CMA-CGM’s move to order these new ships could look smarter as the EU moves ahead to include shipping in its Emissions Trading Scheme. The drive to require ships sailing in EU waters to pay for the pollution they cause - regardless of where the ships are registered - has ignited debate and caused concern among ship owners about the EU jumping the gun ahead of the IMO, just as happened when the EU banned single hull tankers after the Erika and Prestige casualties. The IMO subsequently hastened to bring in its own double-hull rules which were applied from 2010.


If the EU is going to start unilaterally regulating shipping, then shipping needs to get its global response ready quickly. This is why I was interested to see over the weekend that Trafigura, one of the biggest cargo interests in the world as well as a sizeable investor in ships over the course of this century, has published its own paper proposing a solution to shipping’s decarbonisation dilemma.


Trafigura’s solution is a global carbon levy which ship owners could pass on to charterers. “this increase in operational costs will spur charterers to change behaviour to reduce emissions, charter more efficient ships and switch to lower carbon fuels” says Trafigura.


The proposed USD 250 – 300 per tonne of carbon output levy would raise hundreds of billions of dollars to fund research and development of alternative fuels such as methanol, ammonia and hydrogen (all of which are currently mostly made from reforming methane, so their creation has to be carbon-neutral if their use is to be carbon neutral).
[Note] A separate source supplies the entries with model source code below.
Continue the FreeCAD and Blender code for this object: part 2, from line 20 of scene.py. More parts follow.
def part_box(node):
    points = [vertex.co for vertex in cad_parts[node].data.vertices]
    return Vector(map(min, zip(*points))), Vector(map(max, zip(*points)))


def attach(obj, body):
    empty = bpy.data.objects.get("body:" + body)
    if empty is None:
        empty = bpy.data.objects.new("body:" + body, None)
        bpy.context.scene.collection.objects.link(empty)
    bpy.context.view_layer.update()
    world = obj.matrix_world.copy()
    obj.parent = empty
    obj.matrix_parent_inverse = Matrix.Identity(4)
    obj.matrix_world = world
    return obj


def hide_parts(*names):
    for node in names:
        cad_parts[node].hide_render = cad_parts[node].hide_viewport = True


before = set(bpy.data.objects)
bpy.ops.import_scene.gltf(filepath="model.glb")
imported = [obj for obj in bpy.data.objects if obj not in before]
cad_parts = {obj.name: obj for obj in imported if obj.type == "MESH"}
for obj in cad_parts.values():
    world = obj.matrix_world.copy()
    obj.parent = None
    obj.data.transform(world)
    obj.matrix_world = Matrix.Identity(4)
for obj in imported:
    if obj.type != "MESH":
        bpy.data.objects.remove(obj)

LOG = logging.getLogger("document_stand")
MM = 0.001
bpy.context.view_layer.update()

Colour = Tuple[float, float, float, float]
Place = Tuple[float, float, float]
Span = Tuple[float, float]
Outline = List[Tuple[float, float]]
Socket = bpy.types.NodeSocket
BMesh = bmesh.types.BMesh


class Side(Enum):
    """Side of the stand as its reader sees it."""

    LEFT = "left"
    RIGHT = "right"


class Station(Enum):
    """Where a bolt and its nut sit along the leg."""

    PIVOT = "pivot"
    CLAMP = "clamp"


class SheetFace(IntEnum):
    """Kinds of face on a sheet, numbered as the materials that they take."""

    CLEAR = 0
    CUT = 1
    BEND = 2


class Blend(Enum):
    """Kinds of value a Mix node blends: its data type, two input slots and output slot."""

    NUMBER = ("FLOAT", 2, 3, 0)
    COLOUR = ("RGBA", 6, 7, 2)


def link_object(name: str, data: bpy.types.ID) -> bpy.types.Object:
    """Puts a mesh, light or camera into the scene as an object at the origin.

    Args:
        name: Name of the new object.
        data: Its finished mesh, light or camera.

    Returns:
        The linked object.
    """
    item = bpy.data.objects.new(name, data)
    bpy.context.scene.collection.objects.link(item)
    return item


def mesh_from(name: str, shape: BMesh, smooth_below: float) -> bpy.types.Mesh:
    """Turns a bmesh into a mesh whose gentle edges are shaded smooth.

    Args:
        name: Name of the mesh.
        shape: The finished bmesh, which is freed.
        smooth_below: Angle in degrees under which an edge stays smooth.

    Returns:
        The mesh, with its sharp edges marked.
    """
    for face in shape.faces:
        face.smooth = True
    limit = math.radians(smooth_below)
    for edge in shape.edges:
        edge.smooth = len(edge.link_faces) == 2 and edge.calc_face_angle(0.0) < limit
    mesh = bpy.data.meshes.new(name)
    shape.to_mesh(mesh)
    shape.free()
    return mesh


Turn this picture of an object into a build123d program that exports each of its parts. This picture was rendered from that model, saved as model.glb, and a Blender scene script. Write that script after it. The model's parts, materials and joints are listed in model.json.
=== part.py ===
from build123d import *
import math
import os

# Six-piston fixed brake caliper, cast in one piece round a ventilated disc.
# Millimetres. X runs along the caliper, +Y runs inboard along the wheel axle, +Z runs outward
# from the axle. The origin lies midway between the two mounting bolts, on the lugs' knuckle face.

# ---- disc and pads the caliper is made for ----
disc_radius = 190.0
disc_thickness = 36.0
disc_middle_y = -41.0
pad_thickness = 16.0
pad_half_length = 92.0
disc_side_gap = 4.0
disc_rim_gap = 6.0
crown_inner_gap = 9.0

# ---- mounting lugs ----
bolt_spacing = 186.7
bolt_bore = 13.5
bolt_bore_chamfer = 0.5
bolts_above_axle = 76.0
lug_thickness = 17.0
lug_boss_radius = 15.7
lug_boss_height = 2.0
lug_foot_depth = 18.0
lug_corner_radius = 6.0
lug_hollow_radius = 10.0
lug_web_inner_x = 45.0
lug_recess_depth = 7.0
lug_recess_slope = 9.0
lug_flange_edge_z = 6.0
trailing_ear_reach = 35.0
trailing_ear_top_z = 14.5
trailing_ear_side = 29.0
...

Trafigura arrived at the at number as it is, they say, the level needed “to close the competitiveness gap between carbon-intensive fuels and low- or zero- carbon alternatives.”


Several times in Macro Macchiato, I have ventured the opinion that if shipping is to find the means to invest in decarbonisation, it has to pass on the full environmental cost of shipping to charterers. Trafigura would appear to agree. Perhaps the message is starting to hit home: if charterers still want access to an independent shipping industry, they have to be part of the solution, which includes putting their hands into their own deep pockets.